Boundary and Grace

I was exploring the less-traveled side of a nearby mountain town - a beautiful bedroom community that, like much of Colorado's front range, is turning all-too-quickly into a bustling city.  In the middle of the mountains, museums and monuments that make the town special - I found this street sign.

What significance might be found at the corner of Boundary and Grace?

As I stared at this lonely sign ignored by the locals and only useful to the rare tourist without a GPS, I remembered the way God has related to people throughout the Bible.

Boundaries.

Now there's a word that inspires!  For me, "boundaries" always meant lines and limitations and longings to linger where I was forbidden to do so.  But boundaries are so much a part of how God relates to us, and how he expects us to relate with others.

God relates to humanity through covenants.  Covenants are much like contracts, where God says "You do this, and I'll do that."  Covenants contain promises that God makes to us (great promises, in fact!) and rules that create boundaries for our thoughts and actions.

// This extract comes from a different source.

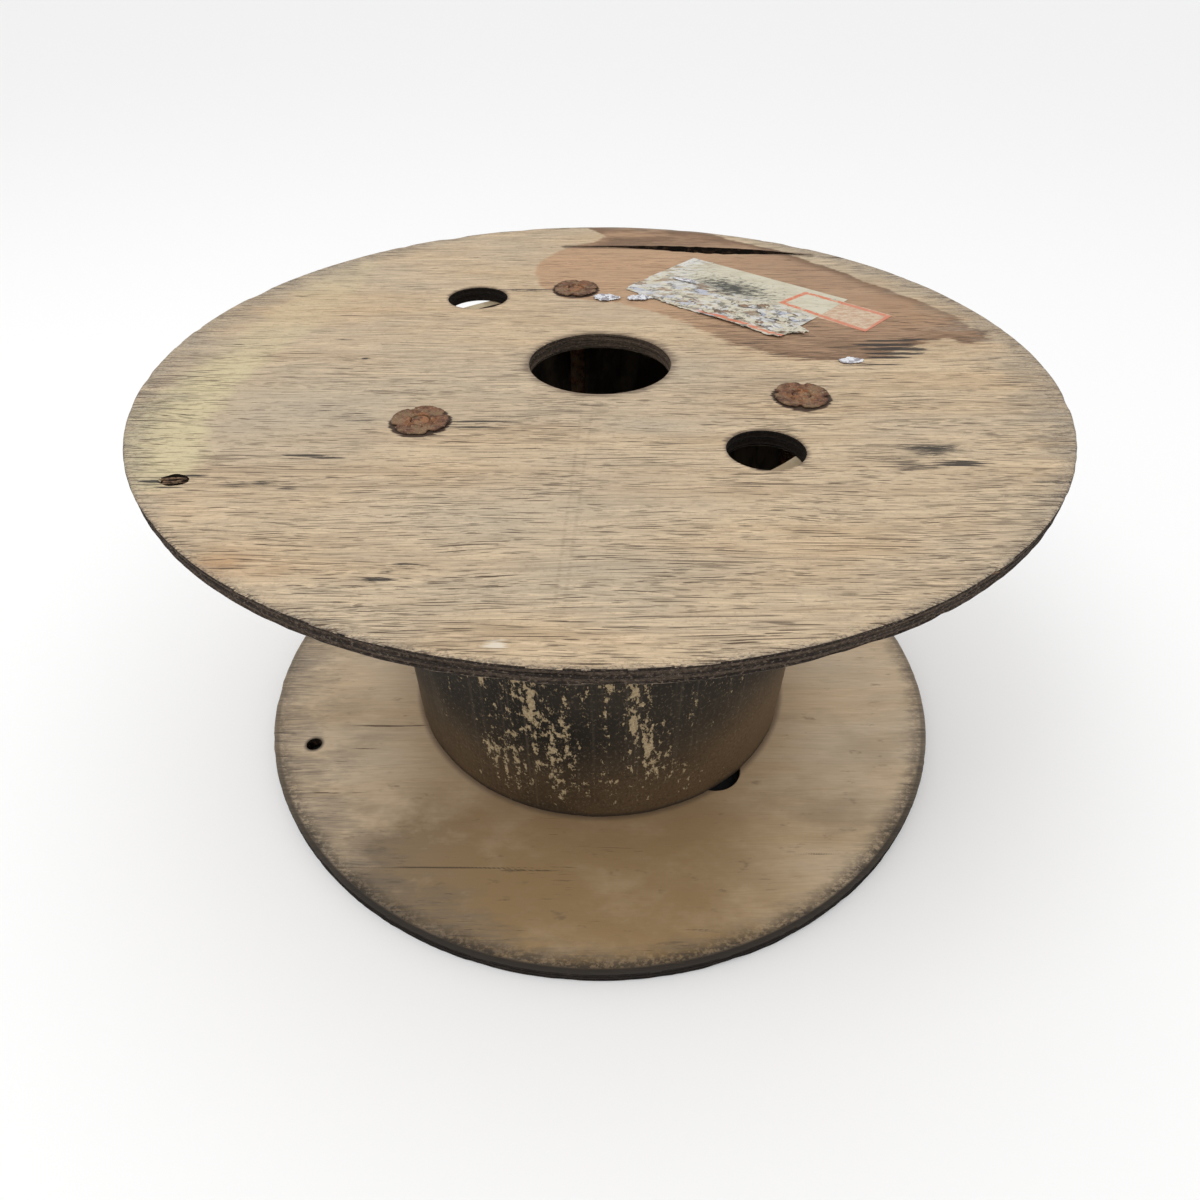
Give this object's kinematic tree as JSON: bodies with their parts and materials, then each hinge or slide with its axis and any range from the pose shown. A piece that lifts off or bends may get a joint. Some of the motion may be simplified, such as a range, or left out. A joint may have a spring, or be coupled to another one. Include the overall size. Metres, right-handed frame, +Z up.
{
  "type": "wooden cable drum",
  "caption": "Round plywood cable drum: flanges clamped on a coated barrel by tie bolts, with a spindle bore and drive holes.",
  "frame": {"origin": "centre of the lower flange's underside, on the drum's axis, on the surface that the drum stands on", "axes": "+Z runs up the drum's axis from the lower flange to the upper flange; -Y is the side nearest the viewer; the face grain runs along X"},
  "size_m": [0.4999, 0.5, 0.2565],
  "materials": {
    "flange_plywood": "weathered, bare veneer with dark dirty edges",
    "barrel_board": "black coating, flaked",
    "bolt_steel": "dull zinc",
    "rusted_steel": "rusted",
    "label_paper": "torn and scuffed"
  },
  "bodies": {
    "root": {"upper_flange": "flange_plywood", "lower_flange": "flange_plywood", "barrel": "barrel_board", "tie_bolt_1": "bolt_steel", "tie_bolt_2": "bolt_steel", "tie_bolt_3": "bolt_steel", "tee_nut_1": "rusted_steel", "tee_nut_2": "rusted_steel", "tee_nut_3": "rusted_steel", "label": "label_paper"}
  },
  "joints": []
}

Rules - another way of saying boundaries - are an integral part of God's way of dealing with us.  And so, boundaries are really quite good for us in life and in relationship with God,

Think of the Adamic Covenant - the agreement that God made with Adam in Genesis.  In street terms, God basically said "Adam, you and your kin can eat from any tree in this garden.  And that's no small thing sir, because the produce from one of these trees in particular will keep you alive forever!".

That was the great promise of the Adamic Covenant.  Eat from that tree and have Eternal Life?  I'm sure that sounded really good to Adam, as it would have to me.

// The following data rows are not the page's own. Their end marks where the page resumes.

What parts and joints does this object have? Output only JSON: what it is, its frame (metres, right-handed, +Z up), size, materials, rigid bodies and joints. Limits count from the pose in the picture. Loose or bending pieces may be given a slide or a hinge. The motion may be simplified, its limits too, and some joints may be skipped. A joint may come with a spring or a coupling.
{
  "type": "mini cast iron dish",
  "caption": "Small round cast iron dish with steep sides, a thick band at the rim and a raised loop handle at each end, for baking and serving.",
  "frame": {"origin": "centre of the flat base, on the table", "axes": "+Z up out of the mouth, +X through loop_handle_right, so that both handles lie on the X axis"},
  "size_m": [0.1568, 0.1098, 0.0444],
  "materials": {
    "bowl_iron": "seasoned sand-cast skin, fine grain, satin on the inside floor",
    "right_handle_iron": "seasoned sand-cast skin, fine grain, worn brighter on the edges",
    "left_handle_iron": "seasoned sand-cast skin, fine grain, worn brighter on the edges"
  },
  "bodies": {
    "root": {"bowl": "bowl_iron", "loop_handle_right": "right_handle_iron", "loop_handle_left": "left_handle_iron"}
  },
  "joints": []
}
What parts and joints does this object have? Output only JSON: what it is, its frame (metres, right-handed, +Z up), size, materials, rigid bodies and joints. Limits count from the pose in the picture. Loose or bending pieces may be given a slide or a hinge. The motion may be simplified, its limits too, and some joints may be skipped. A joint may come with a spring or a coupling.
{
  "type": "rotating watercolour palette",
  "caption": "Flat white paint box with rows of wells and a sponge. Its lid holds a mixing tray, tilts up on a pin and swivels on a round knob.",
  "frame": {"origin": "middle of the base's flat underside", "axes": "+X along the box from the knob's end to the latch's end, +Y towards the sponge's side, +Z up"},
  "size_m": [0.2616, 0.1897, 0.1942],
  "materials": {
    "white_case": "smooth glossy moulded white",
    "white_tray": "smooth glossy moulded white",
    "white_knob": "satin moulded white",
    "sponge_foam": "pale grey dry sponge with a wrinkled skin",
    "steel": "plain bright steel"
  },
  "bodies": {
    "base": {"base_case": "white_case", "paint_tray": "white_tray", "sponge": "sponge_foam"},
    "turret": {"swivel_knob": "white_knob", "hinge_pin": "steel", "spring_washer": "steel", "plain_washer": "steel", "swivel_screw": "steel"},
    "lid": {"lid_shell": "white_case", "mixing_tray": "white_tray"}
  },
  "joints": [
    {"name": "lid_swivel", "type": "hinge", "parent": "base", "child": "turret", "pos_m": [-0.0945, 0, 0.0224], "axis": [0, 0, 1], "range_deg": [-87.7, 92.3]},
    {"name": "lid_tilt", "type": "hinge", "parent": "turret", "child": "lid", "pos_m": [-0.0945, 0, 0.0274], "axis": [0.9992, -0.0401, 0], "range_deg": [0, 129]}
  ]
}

But the Adamic Covenant also contained one very important rule, or boundary, that ended up making all the difference in the world.  "Eat from any tree," said God, "except that one...".

And you know the rest of the story.  Adam and his wife stepped over the boundary.  Sin and it's ugly brother Death came into God's beautiful world and we've never been the same since.

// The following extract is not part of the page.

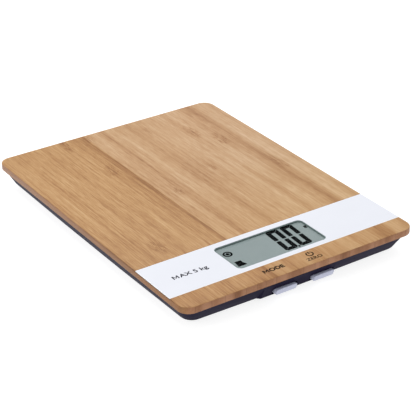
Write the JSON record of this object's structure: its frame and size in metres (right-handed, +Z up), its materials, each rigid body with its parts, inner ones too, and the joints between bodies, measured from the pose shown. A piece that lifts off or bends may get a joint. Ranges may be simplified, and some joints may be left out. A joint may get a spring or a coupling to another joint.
{
  "type": "kitchen scale",
  "caption": "Slim battery kitchen scale: bamboo platform with an inlaid display strip over a dark tray with front buttons, weighing feet and a coin-cell cover",
  "frame": {"origin": "on the table, under the middle of the platform (bottom centre of the whole scale)", "axes": "+Z up; +Y from the display end (front) to the back, along the longer side; +X to the right seen from the front"},
  "size_m": [0.17, 0.2308, 0.0185],
  "materials": {
    "bamboo": "satin",
    "panel_white": "gloss",
    "window_clear": "gloss",
    "lcd": "satin",
    "black_plastic": "matte",
    "connector_rubber": "matte",
    "board_green": "satin",
    "chip_black": "gloss",
    "button_grey": "satin",
    "plunger_white": "matte",
    "tray_dark": "matte",
    "cell_steel": "brushed",
    "retainer_white": "matte",
    "gauge_film": "gloss",
    "foot_plastic": "matte",
    "pad_rubber": "matte",
    "coin_cell_steel": "brushed",
    "contact_nickel": "satin",
    "screw_steel": "machined",
    "wire_white": "matte",
    "wire_black": "matte",
    "wire_red": "matte"
  },
  "bodies": {
    "scale_body": {"bamboo_platform": "bamboo", "display_panel": "panel_white", "display_window": "window_clear", "lcd_glass": "lcd", "lcd_frame": "black_plastic", "mode_switch": "black_plastic", "zero_switch": "black_plastic", "lcd_connector_strip": "connector_rubber", "main_board": "board_green", "scale_chip": "chip_black", "base_tray": "tray_dark", "load_cell_front_left": "cell_steel", "load_cell_front_right": "cell_steel", "load_cell_rear_left": "cell_steel", "load_cell_rear_right": "cell_steel", "load_cell_retainer_front_left": "retainer_white", "load_cell_retainer_front_right": "retainer_white", "load_cell_retainer_rear_left": "retainer_white", "load_cell_retainer_rear_right": "retainer_white", "strain_gauge_front_left": "gauge_film", "strain_gauge_front_right": "gauge_film", "strain_gauge_rear_left": "gauge_film", "strain_gauge_rear_right": "gauge_film", "coin_cell": "coin_cell_steel", "battery_contact_negative": "contact_nickel", "battery_contact_positive": "contact_nickel", "platform_screw_1": "screw_steel", "platform_screw_2": "screw_steel", "platform_screw_3": "screw_steel", "platform_screw_4": "screw_steel", "platform_screw_5": "screw_steel", "platform_screw_6": "screw_steel", "board_screw_1": "screw_steel", "board_screw_2": "screw_steel", "board_screw_3": "screw_steel", "board_screw_4": "screw_steel", "load_cell_wires_front_left": "wire_white", "load_cell_wires_front_right": "wire_white", "load_cell_wires_rear_left": "wire_white", "load_cell_wires_rear_right": "wire_white", "battery_wire_black": "wire_black", "battery_wire_red": "wire_red"},
    "mode_button": {"mode_button": "button_grey", "mode_switch_plunger": "plunger_white"},
    "zero_button": {"zero_button": "button_grey", "zero_switch_plunger": "plunger_white"},
    "battery_cover": {"battery_cover": "tray_dark"},
    "foot_front_left": {"foot_front_left": "foot_plastic", "foot_pad_front_left": "pad_rubber"},
    "foot_front_right": {"foot_front_right": "foot_plastic", "foot_pad_front_right": "pad_rubber"},
    "foot_rear_left": {"foot_rear_left": "foot_plastic", "foot_pad_rear_left": "pad_rubber"},
    "foot_rear_right": {"foot_rear_right": "foot_plastic", "foot_pad_rear_right": "pad_rubber"}
  },
  "joints": [
    {"name": "mode_button_press", "type": "slide", "parent": "scale_body", "child": "mode_button", "axis": [0, 1, 0], "range_m": [0, 0.0006], "stiffness_N_per_m": 2000},
    {"name": "zero_button_press", "type": "slide", "parent": "scale_body", "child": "zero_button", "axis": [0, 1, 0], "range_m": [0, 0.0006], "stiffness_N_per_m": 2000},
    {"name": "battery_cover_twist", "type": "hinge", "parent": "scale_body", "child": "battery_cover", "pos_m": [0, -0.018, 0.003], "axis": [0, 0, 1], "range_deg": [0, 40]},
    {"name": "foot_front_left_flex", "type": "slide", "parent": "scale_body", "child": "foot_front_left", "axis": [0, 0, 1], "range_m": [0, 0.0003], "stiffness_N_per_m": 300},
    {"name": "foot_front_right_flex", "type": "slide", "parent": "scale_body", "child": "foot_front_right", "axis": [0, 0, 1], "range_m": [0, 0.0003], "stiffness_N_per_m": 300},
    {"name": "foot_rear_left_flex", "type": "slide", "parent": "scale_body", "child": "foot_rear_left", "axis": [0, 0, 1], "range_m": [0, 0.0003], "stiffness_N_per_m": 300},
    {"name": "foot_rear_right_flex", "type": "slide", "parent": "scale_body", "child": "foot_rear_right", "axis": [0, 0, 1], "range_m": [0, 0.0003], "stiffness_N_per_m": 300}
  ]
}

Every other covenant God has made with human beings follows the same structure - promises and boundaries, boundaries and promises.  It's just the way it is with our God.

But boundaries aren't the only thing we see in the scriptures.  We see, almost like we're looking into the sun, the powerful Grace that God has always given to his children, and nowhere is this grace more evident than in the person and work of Jesus, and in his New Covenant.

Grace.

I've heard it defined as "unmerited favor".  And grace is well-understood in that way.  But here, I'd like to call out grace as "the ability to do something hard, and make it look easy".

Take, for example, a world-class figure skater, or sculptor or violinist.  These individuals have all mastered some complicated and difficult skills.  And when they're at the top of their game, they make it look easy.

When I watch a graceful ballet dancer, or downhill skier or high-level rock climber - a master in the middle of practicing their art, I'd swear that "I could do that!".

Well, not so much.

But the grace bestowed by our Father come to us in the person of his Spirit - who lives in us.  In Ezekiel 36:27, God promised that in the New Covenant he would put his "Spirit in you and move you to follow my decrees and be careful to keep my laws.".  By his Spirit, God gives us the grace to do what seems hard, and even make it look easy.  

Every once in awhile I find myself in the Jeep up in that town - brakes squeaking to a stop there at the junction of Boundary and Grace.  
Father, thank you for the deposit of your Spirit in me.  Please grant me the grace to follow your lead, maybe even to make something tough look easy.